Pour tenter de répondre à ces questions, la présente étude analyse 116 plans d’action et accords d’entreprise déposés auprès des services déconcentrés des Ministères chargés du travail et de l’emploi constituent un échantillon non représentatif, émanent d’entreprises de toutes tailles et ont été sélectionnés dans des secteurs d’activité très différents (Industrie, Construction, Commerce, Transports, Services aux entreprises et aux particuliers, Administration et activités associatives).

Bien que la seule lecture des accords et des plans ne permette pas de prendre en compte tout le contexte de leur élaboration et soit, en définitive, le résultat de plusieurs strates d’interprétation, il est possible de dégager quelques points de régularité.
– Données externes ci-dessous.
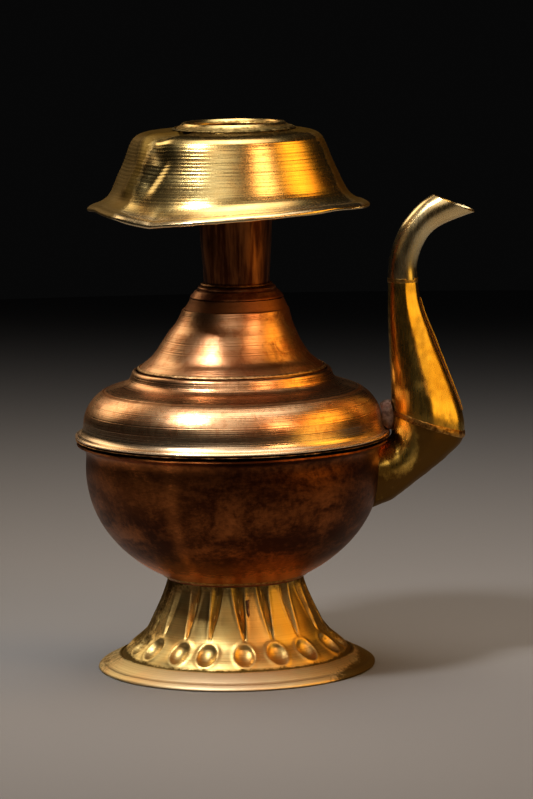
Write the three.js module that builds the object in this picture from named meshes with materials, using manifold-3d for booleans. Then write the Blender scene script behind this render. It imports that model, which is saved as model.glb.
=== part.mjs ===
// Spouted copper and brass pouring pot on a fluted foot, with a flared hood round its mouth.
// Millimetres, +Z up. The spout points along +X and the foot's rim stands on z = 0.
import * as THREE from 'three';
import { mergeVertices } from 'three/addons/utils/BufferGeometryUtils.js';
import Module from 'manifold-3d';

const wasm = await Module();
wasm.setup();

// ---------------------------------------------------------------- driving dimensions
const copperWall = 1;
const brassWall = 1;
const gap = 0.35; // between any two pieces that the real maker soldered together
const columns = 32; // facets round a wide turned piece
const slimColumns = 24; // facets round a slim turned piece
const fluteColumns = 3; // facets round the foot for each flute

const footRimRadius = 65;
const footHemWidth = 2.4; // the rim's sheet is folded in, which makes the ring it stands on
const footHemHeight = 1.4;
const footFlangeWidth = 10.7;
const footCreaseHeight = 6.9; // where the flange turns up into the cone
const footTopRadius = 31.6;
const footHeight = 42;
const fluteCount = 19;
const fluteTurn = THREE.MathUtils.degToRad(5); // from the front to the nearest flute
const fluteDepth = 1.5;
const fluteHalfWidth = 1.4;
const dimpleDepth = 1.6;
const dimpleRadius = 4;
const footSeamBeadRadius = 0.8;
const beadClearance = 1.2; // between that bead and the dimpled sheet in front of it

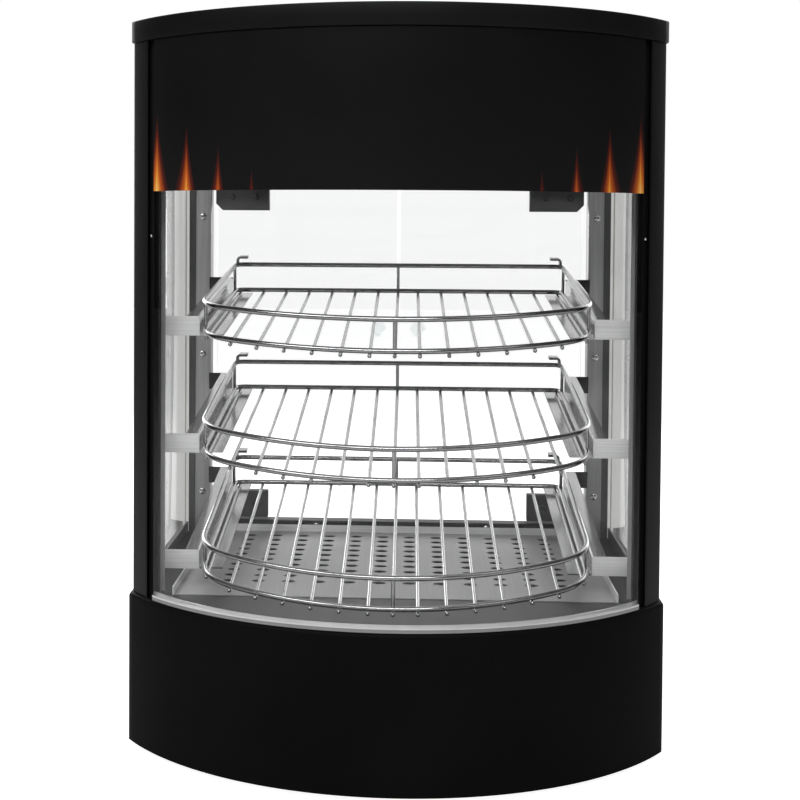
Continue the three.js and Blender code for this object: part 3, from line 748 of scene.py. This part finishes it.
# ---- shelves -----------------------------------------------------------------------------
def shelf_matrix(level):
    """Places a shelf, drawn level about its own origin, in its tilted position."""
    _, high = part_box(f"basket_{level}_grate")
    tilt = math.radians(TILTS[level])
    z = high.z - (BASKET_REAR - RAIL_R) * math.sin(tilt) - RAIL_R
    return Matrix.Translation((0, 0, z)) @ Matrix.Rotation(tilt, 4, "X")


def basket_loop(z):
    """The rail's path: straight back and sides, rounded front corners, bowed front."""
    half = BASKET_HALF - RAIL_R
    rear = BASKET_REAR - RAIL_R
    front = BASKET_FRONT + RAIL_R
    side_end = -72 * MM
    right = [Vector((0, rear, z))]
    corner = 8 * MM
    for k in range(7):
        a = math.pi / 2 * (1 - k / 6)
        right.append(Vector((half - corner + corner * math.cos(a), rear - corner + corner * math.sin(a), z)))
    right.append(Vector((half, 40 * MM, z)))
    bend = ((half, side_end), (half, -96 * MM), (134 * MM, -112 * MM), (118 * MM, -124 * MM))
    bow = ((118 * MM, -124 * MM), (88 * MM, -146 * MM), (46 * MM, front), (0.0, front))
    for curve, steps in ((bend, 10), (bow, 16)):
        for k in range(steps + 1):
            t = k / steps
            weights = ((1 - t) ** 3, 3 * t * (1 - t) ** 2, 3 * t * t * (1 - t), t ** 3)
            x = sum(w * p[0] for w, p in zip(weights, curve))
            y = sum(w * p[1] for w, p in zip(weights, curve))
            if not right or (Vector((x, y, z)) - right[-1]).length > 1e-6:
                right.append(Vector((x, y, z)))
    left = [Vector((-p.x, p.y, p.z)) for p in reversed(right[1:-1])]
    return right + left


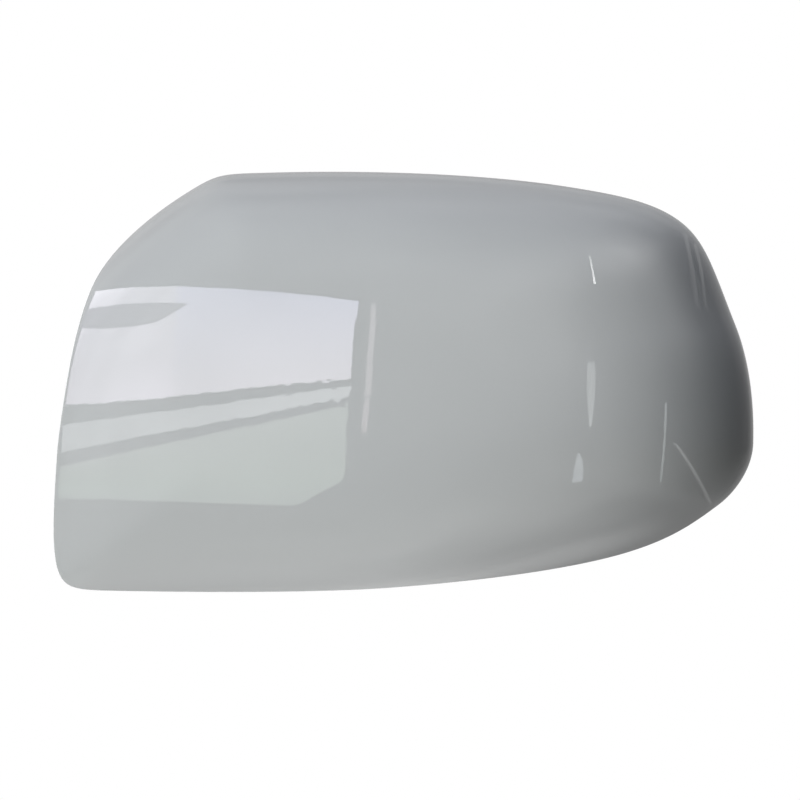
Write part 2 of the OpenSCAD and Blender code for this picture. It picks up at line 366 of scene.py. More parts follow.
class Finish(Graph):
    """A material built round its main shader."""

    def __init__(self, name):
        self.material = bpy.data.materials.new(name)
        self.material.use_nodes = True
        super().__init__(self.material.node_tree)
        self.shader = self.tree.nodes["Principled BSDF"]

    def noise(self, scale, detail=2.0, roughness=0.5):
        place = self.node("ShaderNodeTexCoord", output="Object")
        return self.node(
            "ShaderNodeTexNoise",
            given={"Vector": place, "Scale": scale, "Detail": detail, "Roughness": roughness},
        )

    def mixed(self, share, first, second):
        first, second = [c if isinstance(c, Socket) else (*c, 1.0) for c in (first, second)]
        return self.node(
            "ShaderNodeMix", {"data_type": "RGBA"}, {0: share, 6: first, 7: second}, output=2
        )

    def bump(self, height, depth):
        given = {"Height": height, "Distance": depth, "Strength": 1.0}
        return self.node("ShaderNodeBump", given=given)

    def feed(self, **values):
        """Links or sets sockets of the main shader by their names."""
        for key, value in values.items():
            self.fill(self.shader.inputs[key.replace("_", " ")], value)


def shade(colour, times):
    return tuple(min(1.0, c * times) for c in colour)


def paint_finish():
    """Solid light grey gloss paint with a fine orange peel."""
    if "gloss_grey_paint" in bpy.data.materials:
        return bpy.data.materials["gloss_grey_paint"]
    look = settings().finish
    made = Finish("gloss_grey_paint")
    drift = made.noise(14.0).ramp(0.3, 0.7)
    speck = made.noise(2400.0, 1.0).ramp(0.4, 0.75)
    base = made.mixed(drift, shade(look.paint, 0.985), shade(look.paint, 1.015))
    base = made.mixed(speck * 0.1, base, shade(look.paint, 0.9))
    peel = made.noise(460.0, 0.0)
    made.feed(
        Base_Color=base,
        Roughness=made.noise(30.0).ramp(0.25, 0.75) * 0.01 + 0.008,
        Normal=made.bump(peel, look.peel),
        IOR=1.5,
    )
    return made.material


def moulding_finish():
    """Bare dark moulding with a fine spark texture, and paint mist that fades in from the rim."""
    if "bare_moulding" in bpy.data.materials:
        return bpy.data.materials["bare_moulding"]
    look = settings().finish
    made = Finish("bare_moulding")
    from_rim = made.node("ShaderNodeAttribute", {"attribute_name": "from_rim"}, output="Fac")
    speckle = made.noise(1500.0, 3.0, 0.7)
    cloud = made.noise(60.0, 3.0)
    reach = from_rim / look.mist + (cloud - 0.5) * 0.5 + (speckle - 0.5) * 0.9
    mist = 1.0 - reach.ramp(0.25, 0.9)
    patches = made.noise(35.0, 3.0).ramp(0.3, 0.7)
    base = made.mixed(patches, look.moulding, shade(look.moulding, 1.35))
    made.feed(
        Base_Color=made.mixed(mist, base, shade(look.paint, 0.9)),
        Roughness=made.noise(90.0, 3.0).ramp(0.2, 0.8) * 0.12 - mist * 0.12 + 0.5,
        Normal=made.bump(made.noise(2600.0, 2.0, 0.6), look.grain),
    )
    return made.material


def heading(degrees):
    return np.array([cos(radians(degrees)), sin(radians(degrees))])


def traced_rim(steps=160):
    """The rim seen from the front as a fine chain of points about the crown, in metres."""
    t = (np.arange(steps) / steps)[:, None]
    chain = []
    for a, b in zip(RIM_JOINTS, RIM_JOINTS[1:] + RIM_JOINTS[:1]):
        start, end = np.array(a[:2]), np.array(b[:2])
        leave = start + a[4] * heading(a[2])
        come = end - b[3] * heading(b[2])
        chain.append(
            (1 - t) ** 3 * start
            + 3 * (1 - t) ** 2 * t * leave
            + 3 * (1 - t) * t**2 * come
            + t**3 * end
        )
    return np.concatenate(chain) * MM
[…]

Formellement, les accords et les plans respectent les obligations légales de chiffrer les objectifs généraux assignés et de s’emparer de 3 des 6 domaines d’action proposés. Deux domaines d’action sont largement choisis par les rédacteurs : l’« Anticipation de l’évolution des carrières professionnelles » et le « Développement des compétences et des qualifications et accès à la formation », et des outils sont clairement privilégiés pour les concrétiser, tels le droit individuel à la formation (DIF), la validation des acquis de l’expérience (VAE), les entretiens de seconde partie de carrière. Cependant, selon le secteur d’activité, ce constat général doit être nuancé : ainsi le « Recrutement de salariés âgés », peu retenu, est-il plus souvent mentionné dans le secteur des services aux entreprises, dans lequel les embauches globales sont toujours dynamiques.

Au-delà de ces traits communs, l’analyse a permis de repérer les textes élaborés dans un but de sécurisation juridique vis à vis de la pénalité (souvent dans l’urgence), et ceux qui assurent la continuité de politiques déjà en place. Mais elle a fait surtout apparaître certaines confusions et ambigüités. Confusions entre objectif et indicateur par exemple. Ambigüités découlant des marges d’interprétation qu’offre la loi elle-même, qui ne donne pas d’indication sur le chiffrage des objectifs, ni sur la définition précise du « salarié âgé », ce qui permet à certaines entreprises de rester floues dans leur formulation ou de se ménager des marges de manœuvre non négligeables. Les questionnements rencontrés lors de cette étude des textes invitent à poursuivre l’analyse sur le terrain auprès des divers acteurs parties prenantes de la négociation.